Droite et gauche voteront un régime plus favorable pour les employés
Le président du groupe UMP Jean-François Lamour déplore la « posture archaïque et politicienne » de la Ville. François Lebel, le maire du 8e, raille le « conservatisme de la gauche pour des prétextes sociaux et des raisons idéologiques qui remontent à 1936« . L’UMP soumettra au vote la proposition de la CCIP de créer une « zone d’hypercentre », allant de l’Etoile à la Bastille et de Montparnasse aux Grands Boulevards, qui n’a aucune chance d’aboutir. Cependant, le groupe approuvera le voeu de la majorité municipale, à l’adresse du préfet, pour la transformation des actuelles zones touristiques en « périmètres d’usage de consommation exceptionnel » (Puce), qui impliquent des hausses de salaire et un régime plus favorable pour les employés. Le Nouveau Centre s’y opposera, redoutant un « massacre pour les petits commerces« , selon Jérôme Dubus.

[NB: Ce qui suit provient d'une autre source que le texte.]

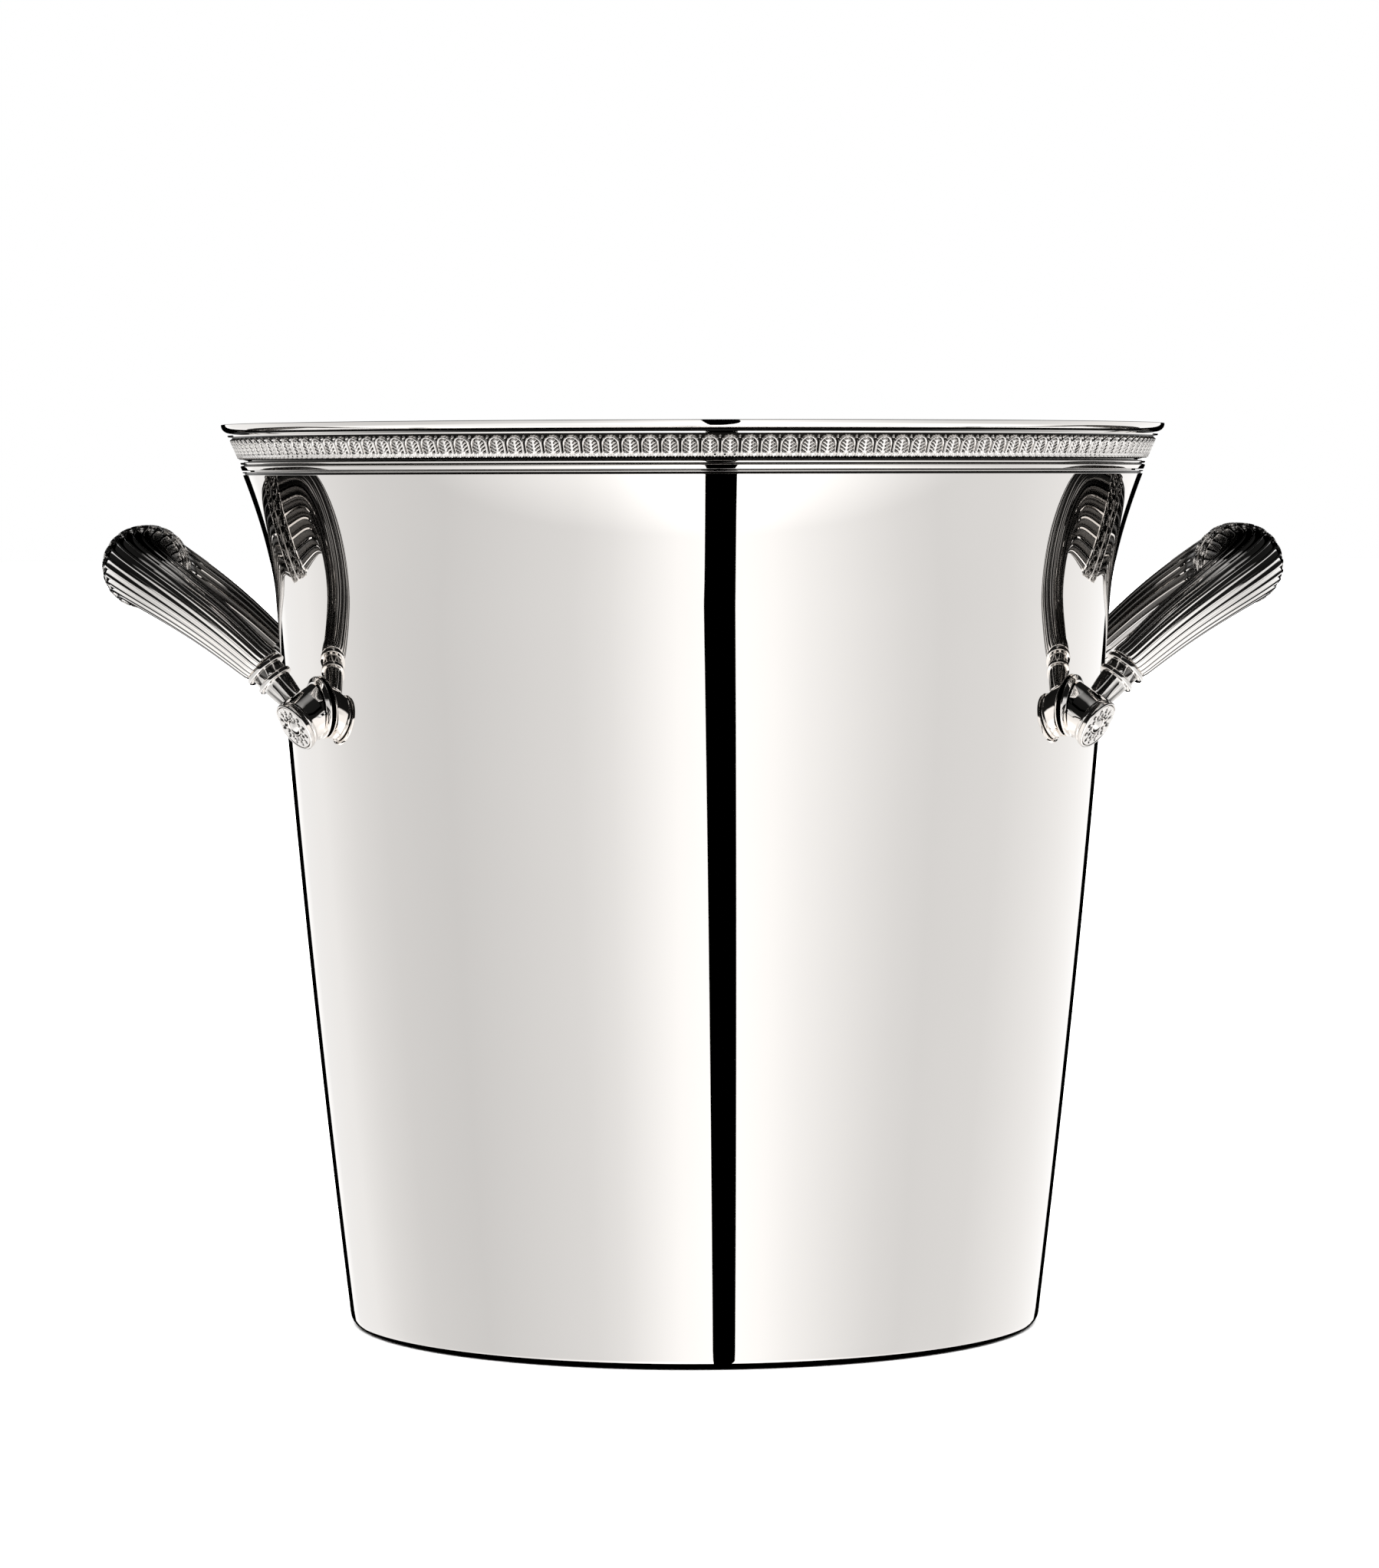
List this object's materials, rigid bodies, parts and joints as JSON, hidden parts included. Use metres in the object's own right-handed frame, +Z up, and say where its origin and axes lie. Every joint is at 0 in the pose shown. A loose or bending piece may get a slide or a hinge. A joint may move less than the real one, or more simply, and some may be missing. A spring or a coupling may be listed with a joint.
{
  "type": "champagne bucket",
  "caption": "Tapered mirror-polished silver wine cooler with a flared rim, a palmette frieze under an everted lip, and two fixed fluted loop handles on rosette bosses.",
  "frame": {"origin": "centre of the base, on the surface that the bucket stands on", "axes": "+Z up along the bucket's axis, X through the two handles, which stand at +X and -X"},
  "size_m": [0.2618, 0.2094, 0.2],
  "materials": {
    "polished_silver": "mirror-polished silver plate",
    "cast_silver": "polished silver-plated casting, a little softer than the wall",
    "oxidised_silver": "silver plate with dark tarnish left in the recesses of the relief"
  },
  "bodies": {
    "root": {"bucket_shell": "polished_silver", "rim_lip": "polished_silver", "rim_bead": "polished_silver", "frieze_band": "oxidised_silver", "left_front_arm": "cast_silver", "left_rear_arm": "cast_silver", "right_front_arm": "cast_silver", "right_rear_arm": "cast_silver", "left_crown_band": "oxidised_silver", "right_crown_band": "oxidised_silver", "left_front_collar": "cast_silver", "left_rear_collar": "cast_silver", "right_front_collar": "cast_silver", "right_rear_collar": "cast_silver", "left_front_boss": "cast_silver", "left_rear_boss": "cast_silver", "right_front_boss": "cast_silver", "right_rear_boss": "cast_silver", "left_front_wall_plate": "cast_silver", "left_rear_wall_plate": "cast_silver", "right_front_wall_plate": "cast_silver", "right_rear_wall_plate": "cast_silver", "left_front_rosette": "oxidised_silver", "left_rear_rosette": "oxidised_silver", "right_front_rosette": "oxidised_silver", "right_rear_rosette": "oxidised_silver"}
  },
  "joints": []
}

De son côté, l’adjointe PS au commerce Lyne Cohen-Solal rappelle que « chacun est libre d’ouvrir son magasin quand il le souhaite s’il n’emploie personne« . Elle avance que, outre les syndicats et les associations familiales, les petits commerçants – à l’instar de ceux de la rue de Rennes –, la Chambre des métiers ou encore la Fédération de l’habillement sont opposés à l’extension du travail dominical. De plus, demande-t-elle, « qui paierait les services publics supplémentaires, bus, métro, Propreté de Paris…? »
* Butte Montmartre (18e), place des Vosges-rue des Francs-Bourgeois (3e-4e, dans le Marais), viaduc des Arts (12e), rue d’Arcole (île de la Cité, 4e), bd Saint-Germain (6e), rue de Rivoli (1er), Champs-Elysées (8e).